Por María Pilar Calderón
Decana Facultad de La Educación, U.Central
Tristemente, hemos vuelto a ser testigos de los últimos hechos acontecidos en torno a lo que debiera ser el derecho a la igualdad de oportunidades para el acceso a una educación de calidad: un sistema de admisión escolar a establecimientos donde muchos padres, madres o abuelos pasan la noche en vigilia haciendo fila para acceder a un número para iniciar la carrera de postular a sus hijos o nietos a un colegio o escuela que cumpla con los criterios de calidad en la entrega de la Educación.
Ya no es a través de pruebas o entrevistas, cuestión que es sin duda una mejora, pero es esperando a la intemperie por una posibilidad de acceder a un colegio o escuela que ofrezca una mejor condición de enseñanza y por tanto, mejor calidad de aprendizaje. Todo por un cupo, un sacrificio atendible para optar a una educación mejor.

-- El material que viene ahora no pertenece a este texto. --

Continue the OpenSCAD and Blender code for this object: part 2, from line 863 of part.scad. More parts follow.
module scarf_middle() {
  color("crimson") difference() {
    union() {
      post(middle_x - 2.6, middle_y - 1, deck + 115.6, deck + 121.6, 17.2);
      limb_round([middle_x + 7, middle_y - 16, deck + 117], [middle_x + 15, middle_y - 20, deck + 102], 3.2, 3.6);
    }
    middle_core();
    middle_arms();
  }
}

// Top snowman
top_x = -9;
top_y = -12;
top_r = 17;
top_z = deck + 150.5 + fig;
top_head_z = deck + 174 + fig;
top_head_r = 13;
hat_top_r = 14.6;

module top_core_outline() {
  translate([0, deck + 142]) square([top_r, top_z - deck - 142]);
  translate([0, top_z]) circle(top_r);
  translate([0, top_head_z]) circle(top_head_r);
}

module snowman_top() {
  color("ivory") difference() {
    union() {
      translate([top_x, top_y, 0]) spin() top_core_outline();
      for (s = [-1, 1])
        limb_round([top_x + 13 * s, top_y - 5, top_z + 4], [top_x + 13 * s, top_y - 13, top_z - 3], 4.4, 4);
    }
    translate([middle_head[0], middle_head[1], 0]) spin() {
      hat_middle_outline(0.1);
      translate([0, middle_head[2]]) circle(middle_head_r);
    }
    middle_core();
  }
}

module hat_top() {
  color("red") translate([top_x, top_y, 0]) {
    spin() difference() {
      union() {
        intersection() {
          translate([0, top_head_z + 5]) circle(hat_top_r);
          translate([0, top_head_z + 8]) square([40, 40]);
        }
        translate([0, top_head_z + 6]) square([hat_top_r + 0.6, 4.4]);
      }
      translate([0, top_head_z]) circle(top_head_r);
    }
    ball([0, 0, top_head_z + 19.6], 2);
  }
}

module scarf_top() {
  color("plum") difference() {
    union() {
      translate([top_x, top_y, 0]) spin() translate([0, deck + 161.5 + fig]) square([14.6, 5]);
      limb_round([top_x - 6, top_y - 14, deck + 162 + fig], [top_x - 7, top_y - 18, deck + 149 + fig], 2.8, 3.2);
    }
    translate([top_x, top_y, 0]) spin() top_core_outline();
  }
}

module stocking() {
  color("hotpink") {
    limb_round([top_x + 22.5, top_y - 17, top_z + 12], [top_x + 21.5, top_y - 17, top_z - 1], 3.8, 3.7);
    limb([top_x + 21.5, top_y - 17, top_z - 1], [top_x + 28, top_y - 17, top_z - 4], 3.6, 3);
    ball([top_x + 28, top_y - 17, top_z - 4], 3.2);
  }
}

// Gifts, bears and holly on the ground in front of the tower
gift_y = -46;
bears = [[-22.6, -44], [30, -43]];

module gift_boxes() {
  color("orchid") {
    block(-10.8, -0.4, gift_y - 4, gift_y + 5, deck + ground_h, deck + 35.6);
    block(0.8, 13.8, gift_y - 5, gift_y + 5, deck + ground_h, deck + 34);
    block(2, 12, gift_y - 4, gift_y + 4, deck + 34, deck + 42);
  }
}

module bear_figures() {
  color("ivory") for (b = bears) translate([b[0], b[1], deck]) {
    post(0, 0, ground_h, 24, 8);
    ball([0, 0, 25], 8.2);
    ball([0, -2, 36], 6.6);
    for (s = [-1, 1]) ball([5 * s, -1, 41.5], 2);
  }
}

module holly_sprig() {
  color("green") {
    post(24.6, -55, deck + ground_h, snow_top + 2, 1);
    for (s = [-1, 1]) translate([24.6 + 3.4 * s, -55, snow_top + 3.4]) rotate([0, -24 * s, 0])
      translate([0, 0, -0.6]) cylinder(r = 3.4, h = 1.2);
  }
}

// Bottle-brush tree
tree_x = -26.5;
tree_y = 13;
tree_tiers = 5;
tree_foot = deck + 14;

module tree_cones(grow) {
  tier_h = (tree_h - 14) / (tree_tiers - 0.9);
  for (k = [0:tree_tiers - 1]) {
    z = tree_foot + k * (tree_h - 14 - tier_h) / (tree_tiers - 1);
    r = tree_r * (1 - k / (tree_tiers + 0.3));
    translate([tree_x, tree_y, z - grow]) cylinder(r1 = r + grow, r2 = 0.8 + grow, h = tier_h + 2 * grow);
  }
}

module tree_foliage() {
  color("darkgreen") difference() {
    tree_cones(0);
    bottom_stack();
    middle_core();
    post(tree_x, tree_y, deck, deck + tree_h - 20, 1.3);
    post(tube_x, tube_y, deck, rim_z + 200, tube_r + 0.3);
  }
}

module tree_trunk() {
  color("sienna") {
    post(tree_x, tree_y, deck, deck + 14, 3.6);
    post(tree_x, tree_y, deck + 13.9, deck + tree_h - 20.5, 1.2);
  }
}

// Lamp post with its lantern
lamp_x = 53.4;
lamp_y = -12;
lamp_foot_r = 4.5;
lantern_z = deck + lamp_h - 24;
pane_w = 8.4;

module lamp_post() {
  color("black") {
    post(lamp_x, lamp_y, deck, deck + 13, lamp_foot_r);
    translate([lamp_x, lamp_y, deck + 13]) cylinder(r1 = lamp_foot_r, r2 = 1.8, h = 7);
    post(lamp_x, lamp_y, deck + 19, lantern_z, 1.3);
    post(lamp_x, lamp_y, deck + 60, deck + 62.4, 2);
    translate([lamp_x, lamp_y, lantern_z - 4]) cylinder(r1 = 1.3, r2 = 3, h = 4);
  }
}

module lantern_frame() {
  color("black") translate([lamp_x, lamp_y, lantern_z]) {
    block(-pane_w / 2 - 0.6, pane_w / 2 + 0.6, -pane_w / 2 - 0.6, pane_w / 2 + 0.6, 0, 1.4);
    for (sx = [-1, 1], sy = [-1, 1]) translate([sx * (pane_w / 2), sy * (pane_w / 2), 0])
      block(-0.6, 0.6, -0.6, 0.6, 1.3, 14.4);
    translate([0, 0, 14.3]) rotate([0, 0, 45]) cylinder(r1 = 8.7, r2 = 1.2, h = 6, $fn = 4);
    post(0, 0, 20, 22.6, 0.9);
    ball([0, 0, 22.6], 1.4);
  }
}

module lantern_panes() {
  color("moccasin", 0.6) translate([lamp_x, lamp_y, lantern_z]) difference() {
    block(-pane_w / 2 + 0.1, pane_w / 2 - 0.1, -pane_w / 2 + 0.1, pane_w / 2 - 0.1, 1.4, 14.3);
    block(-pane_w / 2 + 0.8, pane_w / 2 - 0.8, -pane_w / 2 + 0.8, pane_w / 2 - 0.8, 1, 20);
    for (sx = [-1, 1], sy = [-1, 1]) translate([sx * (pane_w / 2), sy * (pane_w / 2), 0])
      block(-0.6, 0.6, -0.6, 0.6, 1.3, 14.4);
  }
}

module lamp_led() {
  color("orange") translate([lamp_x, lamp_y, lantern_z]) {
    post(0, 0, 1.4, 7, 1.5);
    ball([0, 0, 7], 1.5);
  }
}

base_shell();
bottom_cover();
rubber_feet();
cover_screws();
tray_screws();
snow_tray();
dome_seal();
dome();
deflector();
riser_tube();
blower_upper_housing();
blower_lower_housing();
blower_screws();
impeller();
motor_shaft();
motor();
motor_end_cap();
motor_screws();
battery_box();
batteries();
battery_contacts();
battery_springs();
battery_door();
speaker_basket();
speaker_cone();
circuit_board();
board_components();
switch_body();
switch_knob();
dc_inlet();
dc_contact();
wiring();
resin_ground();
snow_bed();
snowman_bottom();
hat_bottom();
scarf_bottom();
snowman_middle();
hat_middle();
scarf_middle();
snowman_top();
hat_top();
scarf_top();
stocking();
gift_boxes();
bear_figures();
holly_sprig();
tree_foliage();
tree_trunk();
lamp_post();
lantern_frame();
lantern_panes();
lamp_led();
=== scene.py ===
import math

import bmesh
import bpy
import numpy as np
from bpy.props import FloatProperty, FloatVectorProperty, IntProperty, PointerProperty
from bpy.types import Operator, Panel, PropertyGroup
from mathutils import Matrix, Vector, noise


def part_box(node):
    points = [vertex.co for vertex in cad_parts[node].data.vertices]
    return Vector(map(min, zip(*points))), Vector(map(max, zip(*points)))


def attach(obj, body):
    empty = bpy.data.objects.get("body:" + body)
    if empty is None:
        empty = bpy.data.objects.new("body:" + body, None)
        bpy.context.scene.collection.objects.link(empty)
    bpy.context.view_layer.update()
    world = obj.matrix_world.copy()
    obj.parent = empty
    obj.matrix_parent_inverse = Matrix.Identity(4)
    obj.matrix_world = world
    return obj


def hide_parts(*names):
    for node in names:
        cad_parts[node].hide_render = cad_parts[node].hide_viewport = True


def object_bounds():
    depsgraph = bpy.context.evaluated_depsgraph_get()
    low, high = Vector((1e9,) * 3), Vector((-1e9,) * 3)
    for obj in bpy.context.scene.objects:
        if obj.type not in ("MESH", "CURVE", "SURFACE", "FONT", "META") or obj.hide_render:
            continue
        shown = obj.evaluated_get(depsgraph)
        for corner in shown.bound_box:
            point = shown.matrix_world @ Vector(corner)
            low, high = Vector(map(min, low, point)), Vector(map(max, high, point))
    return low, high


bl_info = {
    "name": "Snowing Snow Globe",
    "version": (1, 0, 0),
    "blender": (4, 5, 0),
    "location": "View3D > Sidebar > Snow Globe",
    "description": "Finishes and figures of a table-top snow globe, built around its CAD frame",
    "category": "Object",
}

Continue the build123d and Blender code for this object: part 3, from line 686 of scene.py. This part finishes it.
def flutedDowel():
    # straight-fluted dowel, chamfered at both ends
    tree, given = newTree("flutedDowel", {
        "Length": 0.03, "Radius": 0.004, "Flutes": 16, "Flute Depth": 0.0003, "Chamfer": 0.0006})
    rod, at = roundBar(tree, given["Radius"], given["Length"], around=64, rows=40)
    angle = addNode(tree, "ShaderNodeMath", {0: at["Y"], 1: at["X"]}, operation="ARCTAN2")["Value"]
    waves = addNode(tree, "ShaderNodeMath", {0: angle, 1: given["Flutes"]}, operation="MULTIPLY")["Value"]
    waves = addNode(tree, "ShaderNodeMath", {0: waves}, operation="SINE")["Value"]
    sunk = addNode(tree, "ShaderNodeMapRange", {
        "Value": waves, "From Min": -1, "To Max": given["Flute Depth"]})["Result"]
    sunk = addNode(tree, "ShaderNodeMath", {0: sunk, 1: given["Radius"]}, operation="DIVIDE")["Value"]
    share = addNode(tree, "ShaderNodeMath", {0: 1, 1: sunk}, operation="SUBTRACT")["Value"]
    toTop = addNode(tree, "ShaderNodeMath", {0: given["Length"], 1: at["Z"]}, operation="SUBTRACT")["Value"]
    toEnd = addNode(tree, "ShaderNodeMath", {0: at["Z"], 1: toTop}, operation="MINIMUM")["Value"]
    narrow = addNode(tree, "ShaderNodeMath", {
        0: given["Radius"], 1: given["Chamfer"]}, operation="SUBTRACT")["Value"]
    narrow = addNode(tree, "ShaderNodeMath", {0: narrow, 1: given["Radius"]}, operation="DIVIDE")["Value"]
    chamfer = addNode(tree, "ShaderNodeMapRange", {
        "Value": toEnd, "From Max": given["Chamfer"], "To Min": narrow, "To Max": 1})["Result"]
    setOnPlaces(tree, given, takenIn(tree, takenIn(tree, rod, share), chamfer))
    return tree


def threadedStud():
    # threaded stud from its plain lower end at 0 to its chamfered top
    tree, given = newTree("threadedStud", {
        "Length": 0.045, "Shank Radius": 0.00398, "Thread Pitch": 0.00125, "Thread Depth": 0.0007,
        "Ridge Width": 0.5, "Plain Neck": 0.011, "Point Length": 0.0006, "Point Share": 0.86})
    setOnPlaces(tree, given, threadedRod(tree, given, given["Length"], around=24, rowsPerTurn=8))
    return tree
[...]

Lo anterior no solo debe implicar pensar en lo insostenible y cuestionable de la medida, es mucho más que eso, implica verificar empíricamente la desigualdad que enfrentamos como país y sociedad ante los derechos fundamentales. Por cierto, nos recuerda lo que hasta hace muy poco ocurría en Salud; largas filas para obtener un número de asistencia en el consultorio que corresponde. En muchos casos, una compleja vulneración a la dignidad.
No se escapa de lo anterior, aquellas experiencias de admisión que se implementan con una serie de estrategias: tómbolas, número de llegada, sorteos, listas, en fin, la creatividad con la que algunas escuelas y/o colegios han debido sortear este dilema de decidir y seleccionar.
La pregunta es entonces ¿qué es lo que finalmente define el derecho al acceso a una educación con sentido de justicia social y de calidad para todos y todas los ciudadanos de nuestro país? ¿Cuál es el límite o diferencia entre un menor para el ingreso?, ¿Ganar en el sorteo?, ¿Llegar primero a la fila?
Entonces viene la pregunta: ¿cómo nos hacemos cargo como sociedad de las expectativas, esfuerzos, talentos, compromiso de aquellos que no ganaron el sorteo, que no fueron seleccionados o no llegaron primero a la fila?, ¿Qué pasará después?, ¿Serán cautelados estos elementos de segregación en el proceso que se espera implementar con una plataforma que elige aleatoriamente en un mediano plazo?, ¿Cuáles serán los criterios que aseguren el mismo derecho de acceso al establecimiento elegido? Lo anterior genera por ahora atendibles inquietudes.
Por momentos pareciera el sínodo de una historia que se escribe tempranamente como señal de inequidad para nuestra primera infancia chilena. Por cierto, este tema además de complejo en su esencia, es el fiel retrato de nuestra desigualdad coaptada por las lógicas de mercado, donde la educación sigue siendo vista como bien de consumo, donde quienes tienen la suerte de poder elegir, son quienes pueden pagar por mejores experiencias de aprendizaje, pero donde quienes no pueden acceder al alto costo, deben esperar ser elegidos y sino continuar la búsqueda por una mejor educación, búsqueda que para muchos podría llegar a ser interminable.
Para emparejar la cancha, frase célebre a estas alturas, se requiere no solo voluntad política ni mejora en recursos solamente, se requiere mirar y comprender que no basta con cambiar los procesos de entrada o admisión, sino dotar de real libertad de elección a los padres y madres ofreciendo una educación de la más alta calidad en todos y cada uno de los establecimientos de nuestro país.